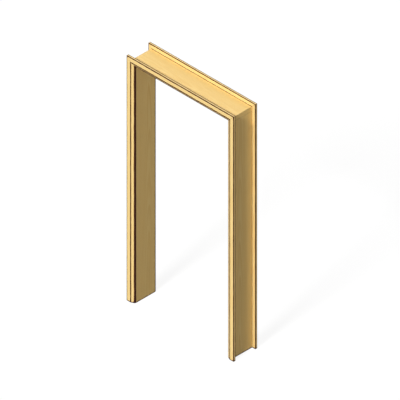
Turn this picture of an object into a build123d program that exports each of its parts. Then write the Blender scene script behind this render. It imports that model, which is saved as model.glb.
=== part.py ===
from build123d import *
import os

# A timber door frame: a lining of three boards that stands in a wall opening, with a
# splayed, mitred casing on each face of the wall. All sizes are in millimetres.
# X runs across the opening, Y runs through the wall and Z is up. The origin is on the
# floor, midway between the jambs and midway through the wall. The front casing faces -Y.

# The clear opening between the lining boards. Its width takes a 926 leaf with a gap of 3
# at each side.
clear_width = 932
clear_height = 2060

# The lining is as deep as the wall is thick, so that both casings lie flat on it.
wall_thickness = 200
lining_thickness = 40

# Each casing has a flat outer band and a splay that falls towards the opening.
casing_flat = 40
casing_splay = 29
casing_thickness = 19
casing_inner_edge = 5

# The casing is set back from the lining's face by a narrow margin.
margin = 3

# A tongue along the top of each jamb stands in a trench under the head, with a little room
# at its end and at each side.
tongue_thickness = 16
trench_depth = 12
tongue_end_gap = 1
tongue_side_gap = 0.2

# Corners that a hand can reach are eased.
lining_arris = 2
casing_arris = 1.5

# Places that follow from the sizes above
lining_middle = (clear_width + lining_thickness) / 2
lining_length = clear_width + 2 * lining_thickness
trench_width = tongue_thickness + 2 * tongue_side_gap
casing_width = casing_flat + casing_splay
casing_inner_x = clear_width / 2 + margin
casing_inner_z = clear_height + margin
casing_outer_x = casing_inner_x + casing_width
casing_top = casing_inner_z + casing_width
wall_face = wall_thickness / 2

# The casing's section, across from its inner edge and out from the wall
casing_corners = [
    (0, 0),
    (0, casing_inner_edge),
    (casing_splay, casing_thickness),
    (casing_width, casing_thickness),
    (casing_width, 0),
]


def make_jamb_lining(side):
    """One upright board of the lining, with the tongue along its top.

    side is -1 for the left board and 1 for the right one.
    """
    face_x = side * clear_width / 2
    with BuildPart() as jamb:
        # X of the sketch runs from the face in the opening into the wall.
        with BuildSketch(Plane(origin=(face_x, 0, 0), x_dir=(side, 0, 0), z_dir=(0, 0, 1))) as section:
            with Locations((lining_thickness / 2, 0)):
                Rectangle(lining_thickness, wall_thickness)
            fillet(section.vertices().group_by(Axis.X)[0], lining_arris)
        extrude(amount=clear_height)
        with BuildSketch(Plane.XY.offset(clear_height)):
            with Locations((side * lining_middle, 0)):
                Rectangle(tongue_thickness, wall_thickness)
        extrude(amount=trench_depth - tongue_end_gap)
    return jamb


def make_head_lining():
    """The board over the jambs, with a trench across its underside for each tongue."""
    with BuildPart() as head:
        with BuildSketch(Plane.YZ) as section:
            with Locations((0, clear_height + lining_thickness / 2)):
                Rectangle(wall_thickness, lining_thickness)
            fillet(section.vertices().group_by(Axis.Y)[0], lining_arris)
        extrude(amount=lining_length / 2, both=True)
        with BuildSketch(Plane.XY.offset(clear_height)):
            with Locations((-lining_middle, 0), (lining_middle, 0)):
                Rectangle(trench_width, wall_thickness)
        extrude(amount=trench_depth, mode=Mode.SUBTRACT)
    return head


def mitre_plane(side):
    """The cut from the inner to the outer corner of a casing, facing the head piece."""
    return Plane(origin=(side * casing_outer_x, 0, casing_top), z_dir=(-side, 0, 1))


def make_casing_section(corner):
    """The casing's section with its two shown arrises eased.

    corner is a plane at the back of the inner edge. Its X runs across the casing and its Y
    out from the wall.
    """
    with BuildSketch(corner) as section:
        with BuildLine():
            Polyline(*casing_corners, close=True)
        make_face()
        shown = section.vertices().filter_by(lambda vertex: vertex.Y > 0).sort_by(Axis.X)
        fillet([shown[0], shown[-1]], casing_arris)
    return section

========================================

From the listing above, extract every line exactly as it stands.

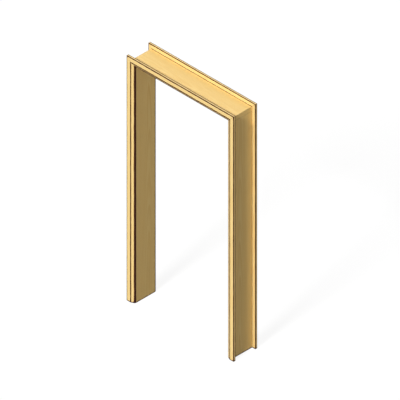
Turn this picture of an object into a build123d program that exports each of its parts. Then write the Blender scene script behind this render. It imports that model, which is saved as model.glb.
=== part.py ===
from build123d import *
import os

# A timber door frame: a lining of three boards that stands in a wall opening, with a
# splayed, mitred casing on each face of the wall. All sizes are in millimetres.
# X runs across the opening, Y runs through the wall and Z is up. The origin is on the
# floor, midway between the jambs and midway through the wall. The front casing faces -Y.

# The clear opening between the lining boards. Its width takes a 926 leaf with a gap of 3
# at each side.
clear_width = 932
clear_height = 2060

# The lining is as deep as the wall is thick, so that both casings lie flat on it.
wall_thickness = 200
lining_thickness = 40

# Each casing has a flat outer band and a splay that falls towards the opening.
casing_flat = 40
casing_splay = 29
casing_thickness = 19
casing_inner_edge = 5

# The casing is set back from the lining's face by a narrow margin.
margin = 3

# A tongue along the top of each jamb stands in a trench under the head, with a little room
# at its end and at each side.
tongue_thickness = 16
trench_depth = 12
tongue_end_gap = 1
tongue_side_gap = 0.2

# Corners that a hand can reach are eased.
lining_arris = 2
casing_arris = 1.5

# Places that follow from the sizes above
lining_middle = (clear_width + lining_thickness) / 2
lining_length = clear_width + 2 * lining_thickness
trench_width = tongue_thickness + 2 * tongue_side_gap
casing_width = casing_flat + casing_splay
casing_inner_x = clear_width / 2 + margin
casing_inner_z = clear_height + margin
casing_outer_x = casing_inner_x + casing_width
casing_top = casing_inner_z + casing_width
wall_face = wall_thickness / 2

# The casing's section, across from its inner edge and out from the wall
casing_corners = [
    (0, 0),
    (0, casing_inner_edge),
    (casing_splay, casing_thickness),
    (casing_width, casing_thickness),
    (casing_width, 0),
]


def make_jamb_lining(side):
    """One upright board of the lining, with the tongue along its top.

    side is -1 for the left board and 1 for the right one.
    """
    face_x = side * clear_width / 2
    with BuildPart() as jamb:
        # X of the sketch runs from the face in the opening into the wall.
        with BuildSketch(Plane(origin=(face_x, 0, 0), x_dir=(side, 0, 0), z_dir=(0, 0, 1))) as section:
            with Locations((lining_thickness / 2, 0)):
                Rectangle(lining_thickness, wall_thickness)
            fillet(section.vertices().group_by(Axis.X)[0], lining_arris)
        extrude(amount=clear_height)
        with BuildSketch(Plane.XY.offset(clear_height)):
            with Locations((side * lining_middle, 0)):
                Rectangle(tongue_thickness, wall_thickness)
        extrude(amount=trench_depth - tongue_end_gap)
    return jamb


def make_head_lining():
    """The board over the jambs, with a trench across its underside for each tongue."""
    with BuildPart() as head:
        with BuildSketch(Plane.YZ) as section:
            with Locations((0, clear_height + lining_thickness / 2)):
                Rectangle(wall_thickness, lining_thickness)
            fillet(section.vertices().group_by(Axis.Y)[0], lining_arris)
        extrude(amount=lining_length / 2, both=True)
        with BuildSketch(Plane.XY.offset(clear_height)):
            with Locations((-lining_middle, 0), (lining_middle, 0)):
                Rectangle(trench_width, wall_thickness)
        extrude(amount=trench_depth, mode=Mode.SUBTRACT)
    return head


def mitre_plane(side):
    """The cut from the inner to the outer corner of a casing, facing the head piece."""
    return Plane(origin=(side * casing_outer_x, 0, casing_top), z_dir=(-side, 0, 1))


def make_casing_section(corner):
    """The casing's section with its two shown arrises eased.

    corner is a plane at the back of the inner edge. Its X runs across the casing and its Y
    out from the wall.
    """
    with BuildSketch(corner) as section:
        with BuildLine():
            Polyline(*casing_corners, close=True)
        make_face()
        shown = section.vertices().filter_by(lambda vertex: vertex.Y > 0).sort_by(Axis.X)
        fillet([shown[0], shown[-1]], casing_arris)
    return section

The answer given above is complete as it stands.